My interpretation is simple. I don’t even split the three-segment wings, although sometimes only wing pieces are available in stores..
According to the chicken council, the majority of wings are disjointed, with the third joint (known as the flapper) being exported to Asian countries and the meatier first and second joints sold domestically.
Simple cooking
Whether I fry or bake the wings, I dredge them in flour seasoned with salt and pepper.
My mother, who was the ultimate chicken fryer, always made chicken in her iron frying pan. In recent years, rather than fry the chicken wings, I bake them at 400 degrees and they get quite crispy.
If I fry wings, it’s in an iron frying pan or an electric one, with about a half cup of Crisco heated to 350 or 375 degrees. You don’t want the heat too high or the wings can burn. I watch the heat and the chicken, turning the pieces every 15 minutes until they are golden brown. I add additional Crisco by the heaping tablespoon if necessary, but I don’t put too much in the pan. When the chicken is done, I remove each piece to a paper towel-covered platter so any grease is aborbed.
Pan frying takes time, and that’s probably why so many recipes call for deep frying, which requires extra safety when you have a pan of hot oil.
Basic Fried Wings from Debbie Moose’s Wings cookbook is more highly seasoned than my wings (with cayenne and pepper) and it cooks faster thanks to the deep fryer.
In fact it’s even hard to find a pan-fried chicken recipe unless you search a southern cookbook like Bon Appetit, Y’all by Virginia Willis (Ten Speed Press, $32.50) with Meme’s Fried Chicken and Gravy or Screen Doors and Sweet Tea by Martha Hall Foose (Potter, $32.50) with Proper Fried Chicken.

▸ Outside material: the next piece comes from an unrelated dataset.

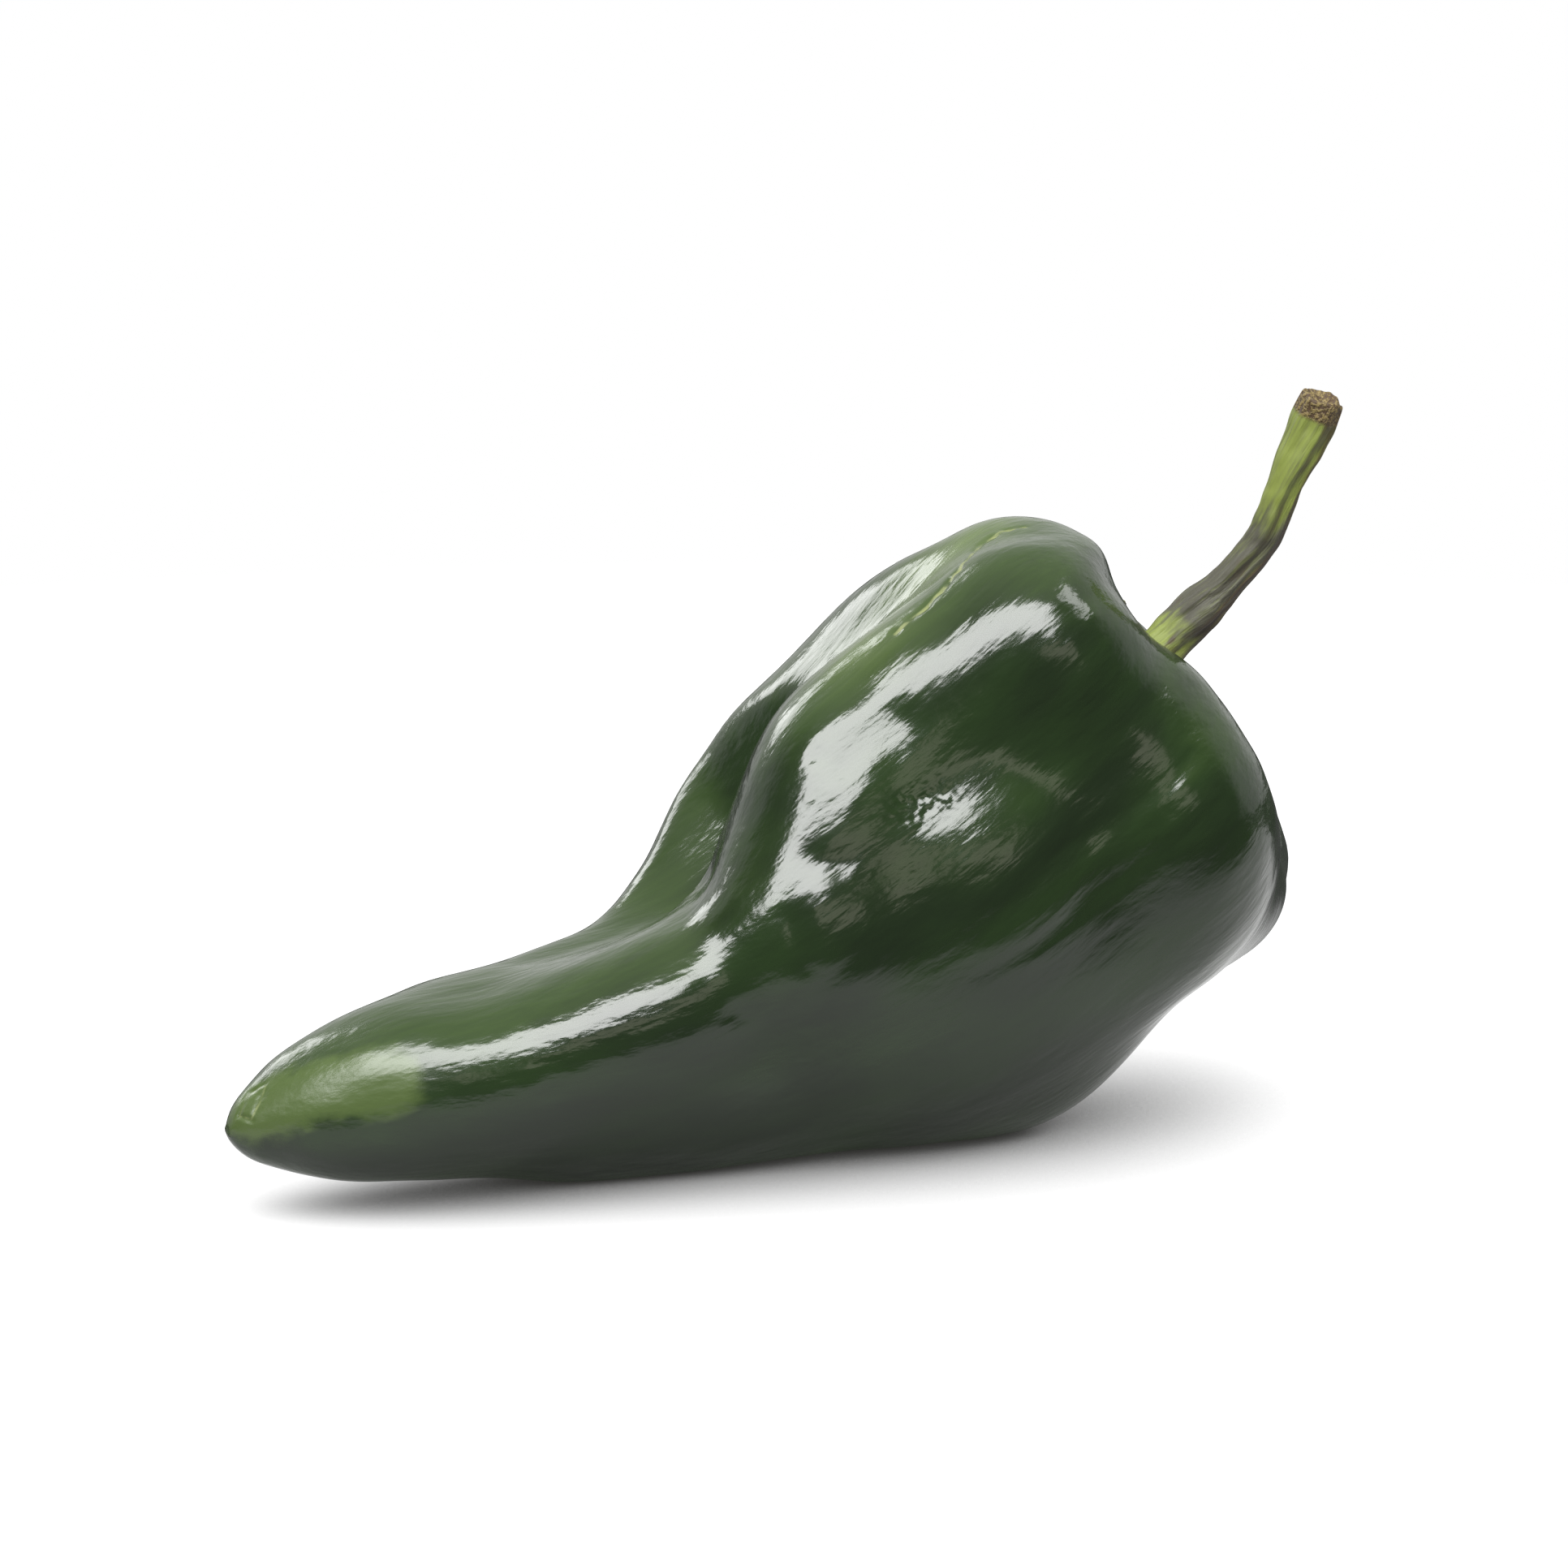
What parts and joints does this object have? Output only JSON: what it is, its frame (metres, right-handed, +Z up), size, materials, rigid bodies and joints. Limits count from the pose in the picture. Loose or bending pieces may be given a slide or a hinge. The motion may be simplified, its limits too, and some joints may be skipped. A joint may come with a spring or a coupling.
{
  "type": "poblano pepper",
  "caption": "Whole fresh poblano pepper lying on its side: a broad lobed shoulder tapers through a folded waist to a blunt tip, with a toothed cap and a curved stalk.",
  "frame": {"origin": "under the middle of the whole pepper, on the surface that it lies on", "axes": "+X from the tip towards the stalk end, +Y to the left when looking along +X, +Z up"},
  "size_m": [0.1538, 0.0618, 0.0917],
  "materials": {
    "skin": "waxy, glossy dark green skin",
    "stalk": "dull green and grey-brown ridged stalk"
  },
  "bodies": {
    "root": {"fruit": "skin", "stem": "stalk"}
  },
  "joints": []
}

The key is selecting a fat (I prefer a tasteless fat), heating it to the proper temperature, and cooking chicken long enough so no pink juices run.
If you bake the seasoned flour-dredged wings at 400 degrees for 45 minutes, they get crispy enough.
I am surprised at the variety of chicken wing recipes that add so many ingredients and steps in the recipe.
One cookbook’s recipes marinated the wings for 1 to 24 hours. Wings are tender enough that they don’t need marinating.
A second concern is if you do marinate wings, do not reuse a marinade for basting whether the chicken is cooked on the grill or in the oven. “If I’m basting chicken, I would make a separate batch of marinade,” said Mrs. Moose in a phone interview.
“Wings take so well to a variety of ways of cooking, from marinade to rubs,” she says. “They are so small that there is not a lot of meat.” She thinks that if you marinate wings, three hours should be plenty of time.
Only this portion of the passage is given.